◆ Input material:

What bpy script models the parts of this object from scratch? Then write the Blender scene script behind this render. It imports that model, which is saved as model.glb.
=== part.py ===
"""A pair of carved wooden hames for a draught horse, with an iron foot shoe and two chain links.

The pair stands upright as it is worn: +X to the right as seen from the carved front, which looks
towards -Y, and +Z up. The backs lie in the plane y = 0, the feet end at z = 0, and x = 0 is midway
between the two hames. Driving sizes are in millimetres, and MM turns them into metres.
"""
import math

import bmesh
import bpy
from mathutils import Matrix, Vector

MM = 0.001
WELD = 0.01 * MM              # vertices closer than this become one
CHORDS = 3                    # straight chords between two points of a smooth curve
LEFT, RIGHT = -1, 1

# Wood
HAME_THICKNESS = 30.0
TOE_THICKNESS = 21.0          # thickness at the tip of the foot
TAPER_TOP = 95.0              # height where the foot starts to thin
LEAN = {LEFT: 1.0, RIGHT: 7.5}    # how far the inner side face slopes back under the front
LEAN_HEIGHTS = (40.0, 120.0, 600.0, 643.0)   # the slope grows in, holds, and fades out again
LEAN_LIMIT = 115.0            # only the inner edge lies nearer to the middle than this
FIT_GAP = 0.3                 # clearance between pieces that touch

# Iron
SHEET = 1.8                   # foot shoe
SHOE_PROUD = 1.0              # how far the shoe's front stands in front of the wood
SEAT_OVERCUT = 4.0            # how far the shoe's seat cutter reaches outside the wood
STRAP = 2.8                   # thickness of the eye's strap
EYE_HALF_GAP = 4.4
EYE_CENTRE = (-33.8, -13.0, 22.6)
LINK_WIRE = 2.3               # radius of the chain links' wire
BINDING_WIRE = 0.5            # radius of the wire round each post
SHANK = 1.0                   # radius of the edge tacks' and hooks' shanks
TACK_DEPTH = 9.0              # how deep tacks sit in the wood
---
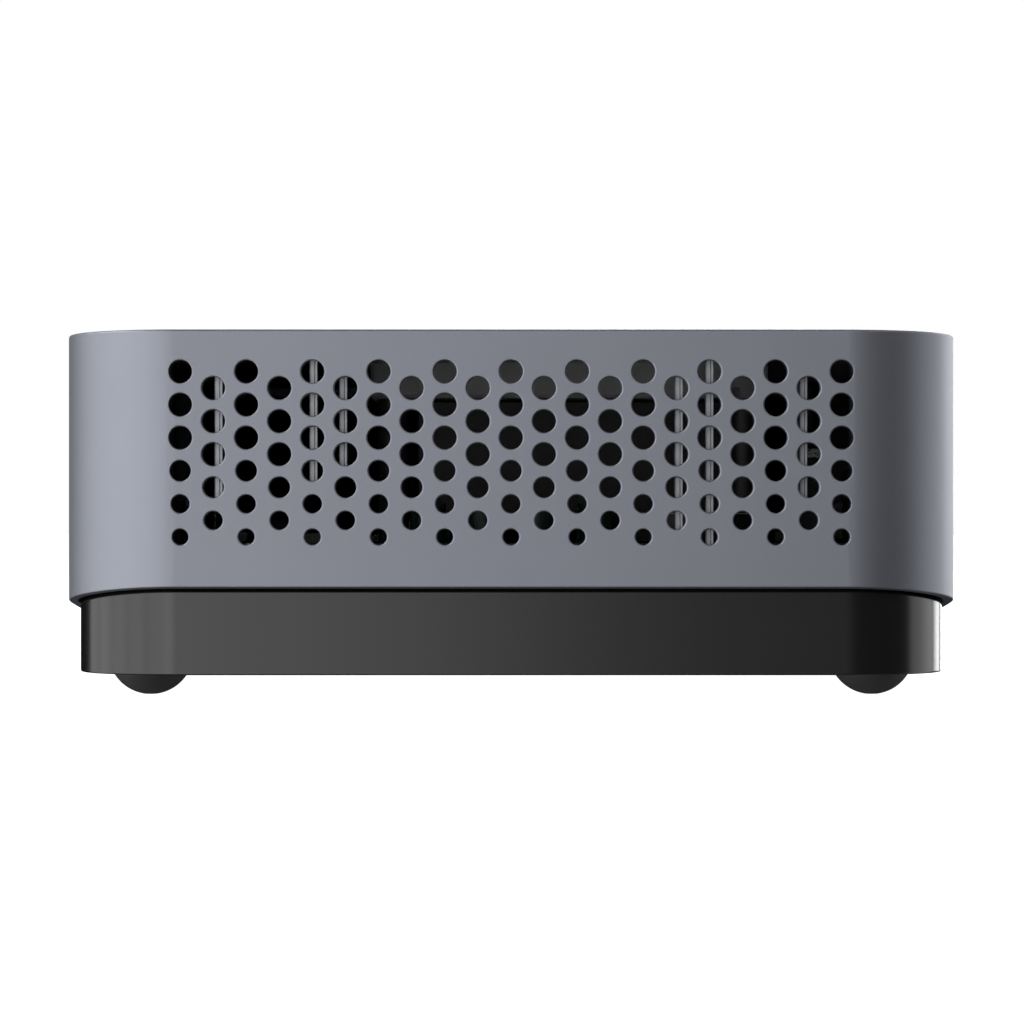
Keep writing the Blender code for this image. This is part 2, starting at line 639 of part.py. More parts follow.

◆ Exercise task:
In the listing above, find the line containing "What bpy script" and the line containing "LEFT, RIGHT = -1, 1". Output them and every line between, exactly, and nothing else.

◆ Answer for this exercise:
What bpy script models the parts of this object from scratch? Then write the Blender scene script behind this render. It imports that model, which is saved as model.glb.
=== part.py ===
"""A pair of carved wooden hames for a draught horse, with an iron foot shoe and two chain links.

The pair stands upright as it is worn: +X to the right as seen from the carved front, which looks
towards -Y, and +Z up. The backs lie in the plane y = 0, the feet end at z = 0, and x = 0 is midway
between the two hames. Driving sizes are in millimetres, and MM turns them into metres.
"""
import math

import bmesh
import bpy
from mathutils import Matrix, Vector

MM = 0.001
WELD = 0.01 * MM              # vertices closer than this become one
CHORDS = 3                    # straight chords between two points of a smooth curve
LEFT, RIGHT = -1, 1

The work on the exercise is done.